Data segment:
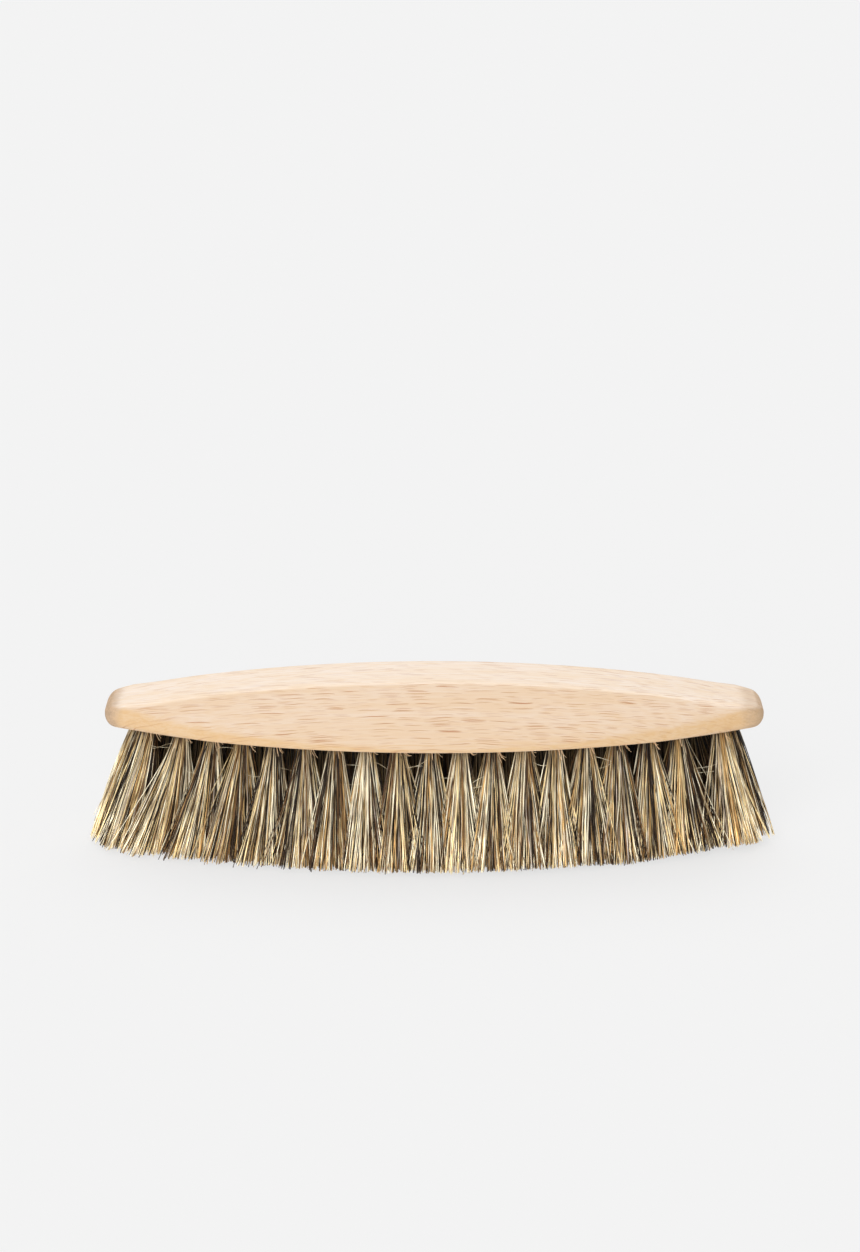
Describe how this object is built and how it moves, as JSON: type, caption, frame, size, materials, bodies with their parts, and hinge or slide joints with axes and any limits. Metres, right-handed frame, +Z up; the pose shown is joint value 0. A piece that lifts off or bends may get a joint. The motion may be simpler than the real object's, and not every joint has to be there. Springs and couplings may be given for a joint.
{
  "type": "shoe shine brush",
  "caption": "Hand brush for polishing shoes: a long crowned wooden block with sloping sides and a flat underside, filled with level-trimmed tufts of mixed hair.",
  "frame": {"origin": "middle of the trimmed face of the tufts, level with their tips", "axes": "+X along the block, -Y towards the side that the picture shows, +Z up from the tips to the crown of the block"},
  "size_m": [0.1854, 0.0636, 0.0467],
  "materials": {
    "beech": "sanded bare beech with short reddish flecks, satin",
    "hair": "mixed straw, grey, brown and black hair, dry and slightly glossy"
  },
  "bodies": {
    "root": {"block": "beech", "row_front_2_1": "hair", "row_front_3_1": "hair", "row_middle_2": "hair", "row_middle_3": "hair", "row_middle_4": "hair", "row_rear_2_1": "hair", "row_rear_3_1": "hair", "tuft_front_01": "hair", "tuft_front_02": "hair", "tuft_front_03": "hair", "tuft_front_04": "hair", "tuft_front_05": "hair", "tuft_front_06": "hair", "tuft_front_07": "hair", "tuft_front_08": "hair", "tuft_front_09": "hair", "tuft_front_10": "hair", "tuft_front_11": "hair", "tuft_front_12": "hair", "tuft_front_13": "hair", "tuft_front_14": "hair", "tuft_front_15": "hair", "tuft_front_16": "hair", "tuft_front_17": "hair", "tuft_front_18": "hair", "tuft_front_19": "hair", "tuft_middle_01": "hair", "tuft_middle_05": "hair", "tuft_nose_01": "hair", "tuft_nose_02": "hair", "tuft_rear_01": "hair", "tuft_rear_02": "hair", "tuft_rear_03": "hair", "tuft_rear_04": "hair", "tuft_rear_05": "hair", "tuft_rear_06": "hair", "tuft_rear_07": "hair", "tuft_rear_08": "hair", "tuft_rear_09": "hair", "tuft_rear_10": "hair", "tuft_rear_11": "hair", "tuft_rear_12": "hair", "tuft_rear_13": "hair", "tuft_rear_14": "hair", "tuft_rear_15": "hair", "tuft_rear_16": "hair", "tuft_rear_17": "hair", "tuft_rear_18": "hair", "tuft_rear_19": "hair"}
  },
  "joints": []
}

Exercise details: Set down all of the data above, word for word.

Solution:
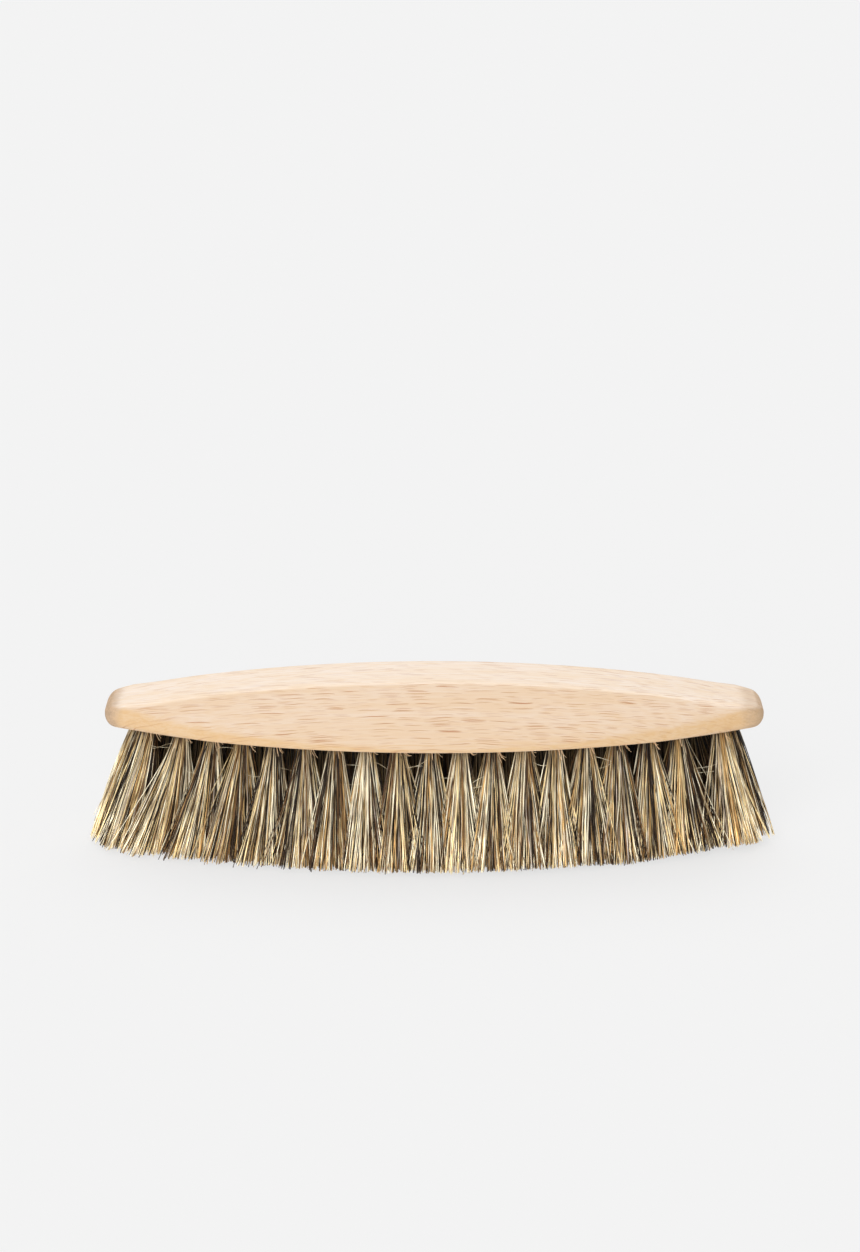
Describe how this object is built and how it moves, as JSON: type, caption, frame, size, materials, bodies with their parts, and hinge or slide joints with axes and any limits. Metres, right-handed frame, +Z up; the pose shown is joint value 0. A piece that lifts off or bends may get a joint. The motion may be simpler than the real object's, and not every joint has to be there. Springs and couplings may be given for a joint.
{
  "type": "shoe shine brush",
  "caption": "Hand brush for polishing shoes: a long crowned wooden block with sloping sides and a flat underside, filled with level-trimmed tufts of mixed hair.",
  "frame": {"origin": "middle of the trimmed face of the tufts, level with their tips", "axes": "+X along the block, -Y towards the side that the picture shows, +Z up from the tips to the crown of the block"},
  "size_m": [0.1854, 0.0636, 0.0467],
  "materials": {
    "beech": "sanded bare beech with short reddish flecks, satin",
    "hair": "mixed straw, grey, brown and black hair, dry and slightly glossy"
  },
  "bodies": {
    "root": {"block": "beech", "row_front_2_1": "hair", "row_front_3_1": "hair", "row_middle_2": "hair", "row_middle_3": "hair", "row_middle_4": "hair", "row_rear_2_1": "hair", "row_rear_3_1": "hair", "tuft_front_01": "hair", "tuft_front_02": "hair", "tuft_front_03": "hair", "tuft_front_04": "hair", "tuft_front_05": "hair", "tuft_front_06": "hair", "tuft_front_07": "hair", "tuft_front_08": "hair", "tuft_front_09": "hair", "tuft_front_10": "hair", "tuft_front_11": "hair", "tuft_front_12": "hair", "tuft_front_13": "hair", "tuft_front_14": "hair", "tuft_front_15": "hair", "tuft_front_16": "hair", "tuft_front_17": "hair", "tuft_front_18": "hair", "tuft_front_19": "hair", "tuft_middle_01": "hair", "tuft_middle_05": "hair", "tuft_nose_01": "hair", "tuft_nose_02": "hair", "tuft_rear_01": "hair", "tuft_rear_02": "hair", "tuft_rear_03": "hair", "tuft_rear_04": "hair", "tuft_rear_05": "hair", "tuft_rear_06": "hair", "tuft_rear_07": "hair", "tuft_rear_08": "hair", "tuft_rear_09": "hair", "tuft_rear_10": "hair", "tuft_rear_11": "hair", "tuft_rear_12": "hair", "tuft_rear_13": "hair", "tuft_rear_14": "hair", "tuft_rear_15": "hair", "tuft_rear_16": "hair", "tuft_rear_17": "hair", "tuft_rear_18": "hair", "tuft_rear_19": "hair"}
  },
  "joints": []
}